Hot Cross Buns make me cross


Fair warning: Easter is my least favourite holiday on the entire Christian calendar.

grail-enigma.jpg

Indeed, my antipathy to Easter is one of the main reasons (well, OK, there are LOTS of others) why I found the Episcopal Church in the US to be far preferable to the Roman Catholic, although liturgically, they are very similar. In the US, Episcopal churches generally have crosses without the body of Jesus of Nazareth hanging off them. They are crosses for the Risen Christ, not the one in extremis. And, if one is going to believe in the myth at all, I far prefer to think about and even worship a person whose agony does not have to be relived over and over and over to be valid. I believe the liturgy in both churches goes something like this:

He suffered, died and was buried. The third day he arose again from the dead and ascended into heaven.

I prefer to pick up the tale in the final phrase.

I really prefer the scholarship of the late Laurence Gardner who makes an excellent case for Jesus of Nazareth having been a wealthy and well-educated rabbi who didn't die, but rather spoke his truths and was saved by the simple expedient of a helper giving him a sleeping draught (the “gall” offered on a stick to the “dying” Jesus), and then arising and sailing to France. As kids, we all thought the southern edge of the Mediterranean was cut off from Europe, but it wasn't so. Joseph of Arimathea was a tin merchant who sailed to Cornwall, and some think the young Jesus, son of Joseph, went with him once or twice. So this alternative scenario is eminently possible, and I think even likely.

Gardner also contends, with some ample evidence, that Jesus was not nailed but tied to the cross like all other criminals. Indeed, for many years, scientists have noted that the nailing would have been impossible, that the hands, particularly, would have ripped to shreds long before the end of the time Jesus supposedly spent on the cross before dying. So yes, he could have been cut down, his deeply unconscious body removed, brought round with other herbs, and—voila!--a miracle.
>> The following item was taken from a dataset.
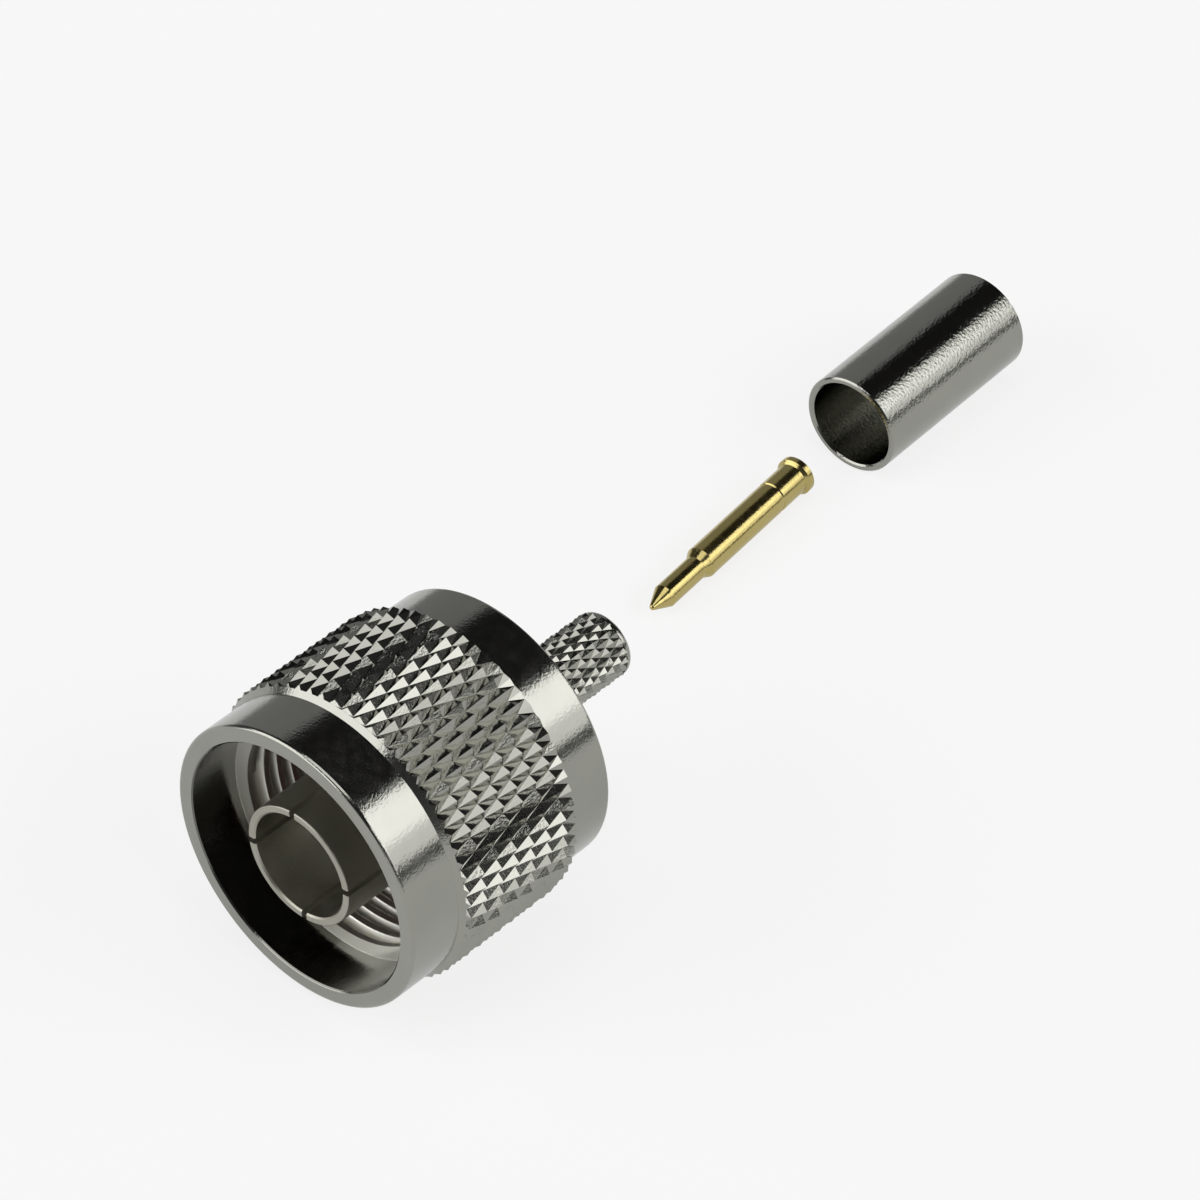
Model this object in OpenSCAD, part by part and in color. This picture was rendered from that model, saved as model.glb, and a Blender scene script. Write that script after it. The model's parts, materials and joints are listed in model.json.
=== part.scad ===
// N type plug for coaxial cable, crimp pattern, as a kit of three groups:
// the connector body with its coupling nut, the loose centre pin and the loose crimp ferrule.
// X runs along the connector from its mouth to its cable end, Z is up.
// The origin is the centre of the outer contact's open end. The kit lies on the plane under the nut.

/* [Coaxial interface] */
// Outside diameter of the slotted outer contact
contact_d = 8.05; // [7.6:0.05:8.4]
// Bore of the outer contact
contact_bore_d = 7; // [6.6:0.05:7.3]
// How far the outer contact's tip sits inside the nut's mouth
tip_setback = 0.3; // [0:0.1:1]
// Diameter of the outer contact where it is pressed into the body
contact_seat_d = 8.6; // [8.5:0.05:9]
// Length of the outer contact in front of the gasket
contact_reach = 9.2; // [8:0.1:10]
// Width of the four slots in the outer contact
slot_w = 0.4; // [0.2:0.05:0.8]
// Length of the four slots
slot_length = 6; // [4:0.25:7]
// Turn of the four slots about the contact's axis, in degrees
slot_turn = -5; // [-40:1:40]

/* [Coupling nut] */
// Length of the nut from mouth to rear face
nut_length = 16.95; // [16:0.05:19]
// Diameter of the smooth front collar
collar_d = 18.9; // [18.5:0.05:19.2]
// Length of the front collar up to the knurl
collar_length = 4.25; // [3:0.05:5]
// Diameter over the peaks of the knurl
knurl_d = 19.9; // [19.6:0.05:22]
// Length of the knurled band
knurl_length = 9.05; // [7:0.05:10]
// Depth of the knurl's grooves
knurl_depth = 0.38; // [0.2:0.02:0.5]
// Diamonds around the nut
knurl_count = 64; // [40:1:80]
// Half the length of one diamond on the nut
knurl_half = 1.355; // [0.9:0.005:1.8]
// Diameter of the smooth rear collar
rear_collar_d = 18.15; // [17:0.05:18.6]
// Width of the groove between the knurl and the rear collar
rear_groove_w = 0.25; // [0.1:0.05:0.5]
// Bore of the plain mouth in front of the thread
mouth_d = 16.65; // [16.3:0.05:17.2]
// Depth of the plain mouth
mouth_depth = 3.6; // [2:0.1:4.5]
// Inside diameter over the thread's crests
thread_crest_d = 14.9; // [14.6:0.05:15.1]
// Inside diameter at the thread's roots
thread_root_d = 15.95; // [15.8:0.05:16.2]
// Width of the full lip where the thread starts
thread_lip = 0.35; // [0.2:0.05:0.6]

/* [Connector body] */
// Diameter of the flange that the nut pulls on
flange_d = 14.4; // [14:0.1:14.8]
// Thickness of the flange
flange_t = 1.4; // [1:0.1:2]
// Diameter of the neck that the nut turns on
neck_d = 12; // [11:0.1:12.6]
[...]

Nothing—nothing--in the teachings of Jesus of Nazareth, rabbi of the house of David, suggests that salvation was to be had by suffering, at least if the reports in the Gospels—those very ones accepted as true—are in any way true. Rather, one gained salvation by right thinking and good works and love. So why the suffering rubric? Who came up with that? In contravention of the teachings of the man/god himself, one might add.

The church is unreliable on this things for the most part. Pope Francis seems to be getting closer to the actual teachings of Jesus of Nazareth than has any Pope before him, or any other Christian religious sect leader.

Maybe, if I asked nicely, he would tell the British people to knock it off with the Hot Cross Buns already. Granted, the little sugar crosses on the buns do not have the image of a suffering man on them, but they are meant to remind one of that suffering. I mean, who wants to eat anything when one's stomach is in an uproar because of horrific images arising?

Add to that the fact that the buns are really not very tasty, and you have a situation in which the only reason to eat them is to enrich the local bakery that makes them.

Frankly, I'd rather save the money and buy the latest, and posthumously edited, book by Gardner, The Grail Enigma.